═══ Exercise input ═══

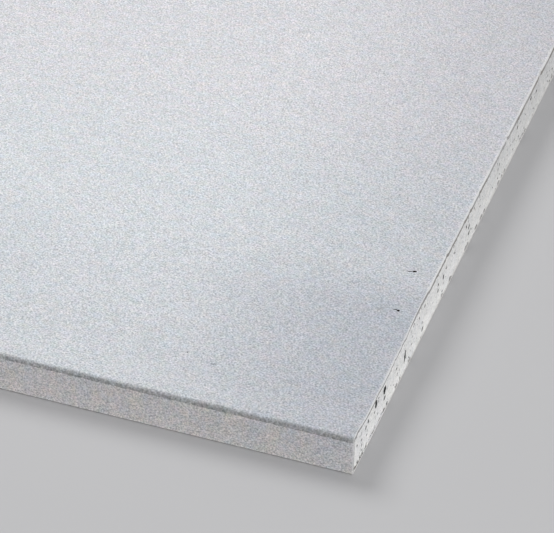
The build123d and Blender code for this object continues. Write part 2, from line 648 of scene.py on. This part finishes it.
def gypsum_core():
    """Two cut ends with their voids, joined by plain long sides."""
    shell = Shell()
    hollow = []
    side = LONG_EDGE - PAPER
    bend = side - CLOSE_WIDTH
    arc = bend + CLOSE_WIDTH * np.sin(np.linspace(0, math.pi / 2, CLOSE_COLUMNS))
    seam = LONG_EDGE - SEEN_WIDTH
    rest = joined(spaced(-seam, bend, REST_STEP), arc)
    borders = {}
    for end, seed, step, rows in FINE_GRIDS:
        voids = void_list(end, seed)
        seen = joined(-arc[::-1], spaced(-bend, -seam, step))
        wide = np.concatenate([seen, rest])
        parts = []
        for across, count in ((seen, rows), (rest, REST_ROWS)):
            along, heights, depth = cut_face(across, count, end, seed, voids)
            grid = np.stack([along, np.broadcast_to(across[:, None], along.shape), heights], 2)
            columns = [shell.row(column) for column in grid]
            hollow.append(depth.ravel())
            shell.skin(columns)
            parts.append((columns, heights))
        (left, left_heights), (right, right_heights) = parts
        shell.zip(left[-1], left_heights[-1], right[0], right_heights[0])
        borders[end] = {
            "low": (np.array([column[0] for column in left + right]), wide),
            "high": (np.array([column[-1] for column in left + right]), wide),
            "left": (left[0], left_heights[0]),
            "right": (right[-1], right_heights[-1]),
        }
    for name in ("low", "high", "left", "right"):
        shell.zip(*borders[-1][name], *borders[1][name])
    return shell.build("gypsum_core_cut", {"hollow": np.concatenate(hollow)}, crease=SHARP_TURN)


# Back paper: a flat strip with torn cut ends

BACK_REACH = 1.2 * MM  # the torn ends start this far behind the cut
BACK_COLUMNS = 13
BACK_STEP = 200 * MM


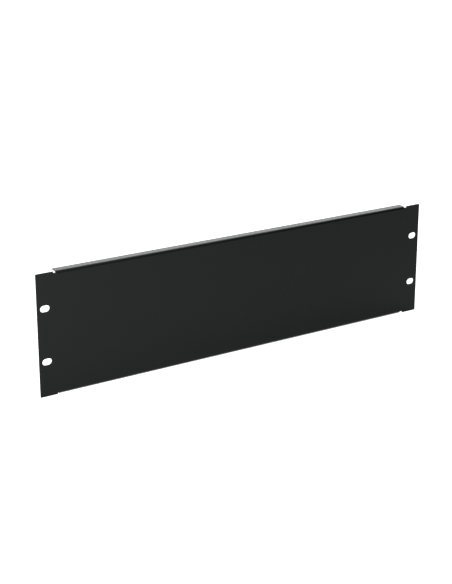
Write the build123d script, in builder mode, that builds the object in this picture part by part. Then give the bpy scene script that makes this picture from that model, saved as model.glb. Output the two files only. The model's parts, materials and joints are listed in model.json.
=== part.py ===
"""Rack blanking panel, three units high: one punched and folded steel sheet.

The panel is seen from the front along +Y. +X runs to the right along its length and +Z up.
The origin is the centre of the four screw slots, on the rear faces of the ears, which is
the plane that seats on the rack's rails. All lengths are in millimetres.
"""

import os

from build123d import *
from build123d.topology import topo_explore_connected_faces

# Rack standard
panel_length = 482.6
unit_height = 44.45
unit_count = 3
height_clearance = 0.85

# Screw slots, which lie along the panel with their centres this far in from its ends
slot_inset = 8.75
slot_spacing_z = 57.15
slot_length = 10.3
slot_width = 7.1

# Sheet
sheet_thickness = 1.2
inner_bend_radius = 2.0
edge_round = 0.2
ear_corner_radius = 0.6

# Ears, and the relief notches between them and the folds
ear_length = 19.0
notch_width = 2.8
notch_depth = 1.6

# Slits that run on from the notches, along the ends of the folds, to just past the bend lines
slit_width = 0.3
slit_past_bend = 0.05

# Folds, set in a little from the top and bottom edges of the ears
fold_setback = 0.1
flange_depth = 10.0

# Sizes that follow
panel_height = unit_count * unit_height - height_clearance
slot_spacing_x = panel_length - 2 * slot_inset
folded_length = panel_length - 2 * (ear_length + notch_width)
outer_bend_radius = inner_bend_radius + sheet_thickness
face_height = panel_height - 2 * (fold_setback + outer_bend_radius)
fold_strip = (panel_height - face_height) / 2
slit_depth = fold_strip + edge_round + slit_past_bend
front_y = -sheet_thickness
flange_rear_y = front_y + flange_depth
bend_centre_y = front_y + outer_bend_radius


def is_rim(edge: Edge) -> bool:
    """True for an edge between a skin of the sheet and its cut edge."""
    middle = edge @ 0.5
    first_normal, second_normal = [
        Face(face).normal_at(middle) for face in topo_explore_connected_faces(edge)
    ]
    square_on = abs(first_normal.dot(second_normal)) < 0.5
    crosses_sheet = abs(edge.length - sheet_thickness) < 0.01
    return square_on and not crosses_sheet


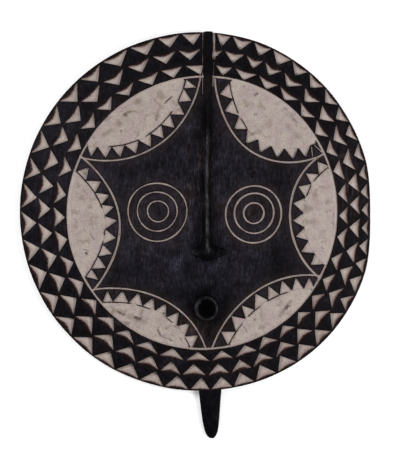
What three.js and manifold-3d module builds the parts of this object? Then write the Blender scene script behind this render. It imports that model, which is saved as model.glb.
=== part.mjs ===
// A carved sun mask: one piece of wood that lies face up, hollow behind, with a grip at the bottom edge.
// The face carries three rows of triangular pits, six leaf-shaped fields with teeth, two ringed eyes,
// a ridge for the nose and a pierced ring for the mouth.
//
// Millimetres. X runs to the right of the face, Y up the face, Z out of the face.
// A bearing is in degrees, clockwise from the top, about the middle of the carved circle.

import * as THREE from 'three';
import { ConvexGeometry } from 'three/addons/geometries/ConvexGeometry.js';
import { mergeVertices } from 'three/addons/utils/BufferGeometryUtils.js';
import loadManifold from 'manifold-3d';

const wasm = await loadManifold();
wasm.setup();

// The disc. A wave is [how many per turn, size, bearing of its first peak times that number].
const disc = {
  radius: 285.5,
  waves: [[1, 7.3, -77], [2, 2.1, -22], [3, 1.6, 57], [4, 0.7, 152]],
  flatSide: 270,
  flatBlend: 10,
  rimThickness: 18,
  rise: 34,
  hollowDepth: 37,
  hollowShare: 0.89,
  chamfer: 1.6,
  segments: 80,
  domeRings: [[1, 80], [0.9, 40], [0.64, 30], [0.38, 16], [0.16, 8], [0, 1]],
  hollowRings: [[1, 48], [0.8, 32], [0.5, 20], [0.2, 10], [0, 1]],
};

const grip = { length: 78.4, top: -283, width: 36.5, taper: 15, bluntness: 8, lift: 1.2, thickness: 14 };
const gripMiddle = { root: 12.6, tip: 15 };

const circle = { radius: 215.8, waves: [[1, 1.0, 57], [2, 1.8, 40], [3, 0.9, 92]], width: 3.8, depth: 2.2 };

// Rows of triangular pits from the rim inwards. Radii are for the mean disc and follow its outline in part.
const pitRows = [
  {
    count: 46, start: -5.41, waves: [[1, 9.66, 8], [2, 0.84, -7], [4, 0.81, -49]],
    base: 282.8, baseFollow: 1, apex: 264.4, apexFollow: 0.43, depth: 5.5,
  },
  {
    count: 41, start: -0.04, waves: [[1, 1.68, -13], [2, 1.11, -52], [4, 0.89, -60]],
    base: 261, baseFollow: 0.43, apex: 242.6, apexFollow: 0.26, depth: 5,
  },
  {
    count: 38, start: 4.77, waves: [[1, 2.89, 13], [3, 0.59, -64]],
    base: 237.5, baseFollow: 0.23, apex: 222.6, apexFollow: 0.05, depth: 4.5,
  },
];
const pitShare = 0.91;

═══

_Goal of the exercise_
Quote verbatim the opening lines of the listing above, ending with the line where "BACK_STEP = 200 * MM" appears; include both endpoints and nothing more.

_Answer to this task_
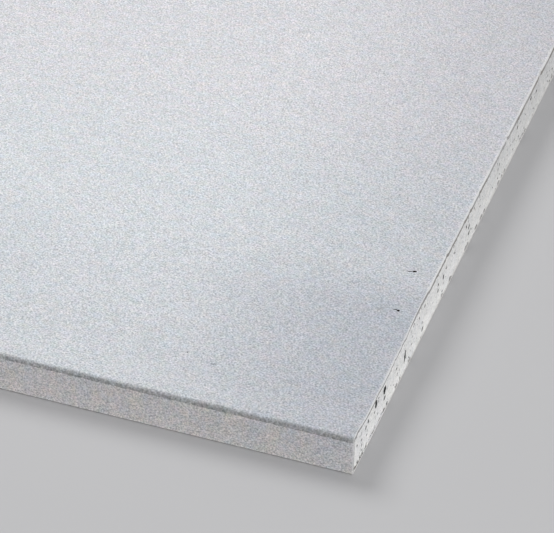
The build123d and Blender code for this object continues. Write part 2, from line 648 of scene.py on. This part finishes it.
def gypsum_core():
    """Two cut ends with their voids, joined by plain long sides."""
    shell = Shell()
    hollow = []
    side = LONG_EDGE - PAPER
    bend = side - CLOSE_WIDTH
    arc = bend + CLOSE_WIDTH * np.sin(np.linspace(0, math.pi / 2, CLOSE_COLUMNS))
    seam = LONG_EDGE - SEEN_WIDTH
    rest = joined(spaced(-seam, bend, REST_STEP), arc)
    borders = {}
    for end, seed, step, rows in FINE_GRIDS:
        voids = void_list(end, seed)
        seen = joined(-arc[::-1], spaced(-bend, -seam, step))
        wide = np.concatenate([seen, rest])
        parts = []
        for across, count in ((seen, rows), (rest, REST_ROWS)):
            along, heights, depth = cut_face(across, count, end, seed, voids)
            grid = np.stack([along, np.broadcast_to(across[:, None], along.shape), heights], 2)
            columns = [shell.row(column) for column in grid]
            hollow.append(depth.ravel())
            shell.skin(columns)
            parts.append((columns, heights))
        (left, left_heights), (right, right_heights) = parts
        shell.zip(left[-1], left_heights[-1], right[0], right_heights[0])
        borders[end] = {
            "low": (np.array([column[0] for column in left + right]), wide),
            "high": (np.array([column[-1] for column in left + right]), wide),
            "left": (left[0], left_heights[0]),
            "right": (right[-1], right_heights[-1]),
        }
    for name in ("low", "high", "left", "right"):
        shell.zip(*borders[-1][name], *borders[1][name])
    return shell.build("gypsum_core_cut", {"hollow": np.concatenate(hollow)}, crease=SHARP_TURN)


# Back paper: a flat strip with torn cut ends

BACK_REACH = 1.2 * MM  # the torn ends start this far behind the cut
BACK_COLUMNS = 13
BACK_STEP = 200 * MM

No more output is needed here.